Multiscale optimization of Li-ion diffusion in solid lithium metal batteries via ion conductive metal–organic frameworks

Abstract

Optimization of solid electrolytes (SEs) is of great significance for lithium-based solid state batteries (SSBs). However, insufficient Li ion transport, deficient interfacial compatibility and formation of lithium dendrites lead to poor cycling performance. Based on Li⁺ conductive metal–organic frameworks (LCMOFs), herein a multiscale optimization strategy is put forward to facilitate Li⁺ transport within the MOFs (molecular scale), between the MOFs’ boundaries (nanoscale) and across the SE/electrode interface (microscale) in SSBs. LCMOFs are obtained by binding Li⁺ onto ionogenic chemical groups (–CO₂H, –SO₃H and –OH) in nanoscale dispersed MOFs.

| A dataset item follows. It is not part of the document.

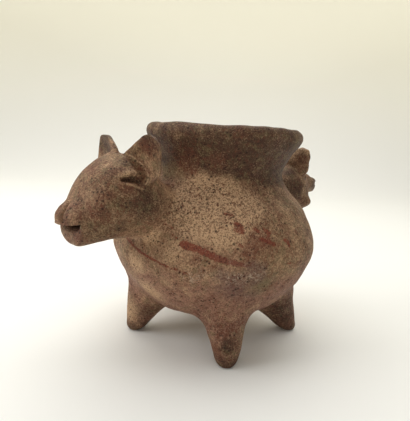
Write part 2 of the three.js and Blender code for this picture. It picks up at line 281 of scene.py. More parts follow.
def hand_made(p):
    """Points moved as the potter's hands left them: slow swells and small lumps everywhere but at the
    feet's undersides, a belly and a neck that lean a little, and a rim that isn't level and sags out on
    the side that is called right. rightward is the cosine of the turn away from there."""
    x, y, z = np.moveaxis(p, -1, 0)
    out = np.hypot(x, y)
    turn = np.arctan2(y, x)
    right = np.array([0.743, -0.669, 0])
    off_floor = smooth(z / 10)[..., None]
    uneven = lumps(p, 0.32, 85, 1, 2, 3) + lumps(p, 0.16, 17, 4, 5, 6) + lumps(p, 0.045, 6.5, 7, 8, 9)
    inside_heads = 1 - smooth((out - 51) / 7)
    of_neck = smooth((z - 104) / 32) * inside_heads
    of_rim = smooth((z - 122) / 14) * inside_heads
    sagging = bell(np.hypot(np.cos(turn) - right[0], np.sin(turn) - right[1]), 0.65)
    opposite = bell(np.hypot(np.cos(turn) + right[0], np.sin(turn) + right[1]), 0.6)
    lower = 0.6 + 1.4 * sagging + 0.5 * opposite
    rim = (0.5 * np.cos(turn - 4.6) - 0.35 * np.cos(2 * turn + 0.9) - lower) * of_rim
    sway = 1.2 * smooth((z - 38) / 36) - 0.6 * smooth(z / 28)
    sway = sway * (1 - smooth((z - 92) / 16)) * (1 - smooth((out - 67) / 6))
    rightward = np.cos(turn + 0.733)
    swell = 0.7 * bell(z - 74, 10) + 0.9 * bell(z - 31, 10) * rightward
    swell = swell - bell(z - 57, 8) * np.maximum(rightward, 0) + 1.3 * bell(z - 65, 9) * smooth(-rightward)
    swell = swell * (1 - smooth((out - 67) / 4))
    swell = np.stack([x, y, 0 * z], -1) / np.maximum(out, 1)[..., None] * swell[..., None]
    lean = np.array([1.2, -1.1, 0]) * of_neck[..., None]
    lean = lean + right * (sway + 1.1 * sagging * of_rim)[..., None]
    moved = p + off_floor * uneven + lean + swell
    moved[..., 2] += rim
    return moved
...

Both experimental results and DFT simulations confirm the key role of ionogenic groups for Li⁺ transport. Furthermore, benefiting from the optimized interfaces between LCMOF crystals, SEs with excellent electrochemical properties are obtained, including a high ionic conductivity of 1.06 × 10⁻³ S cm⁻¹ at 25 °C, a wide electrochemical window from 2.0 to 4.5 V, low interfacial resistances and stable Li plating/stripping. The fabricated Li|SE|LiFePO₄ SSB exhibits high and stable charge/discharge capacities under wide operation temperatures ranging from −20 to 60 °C.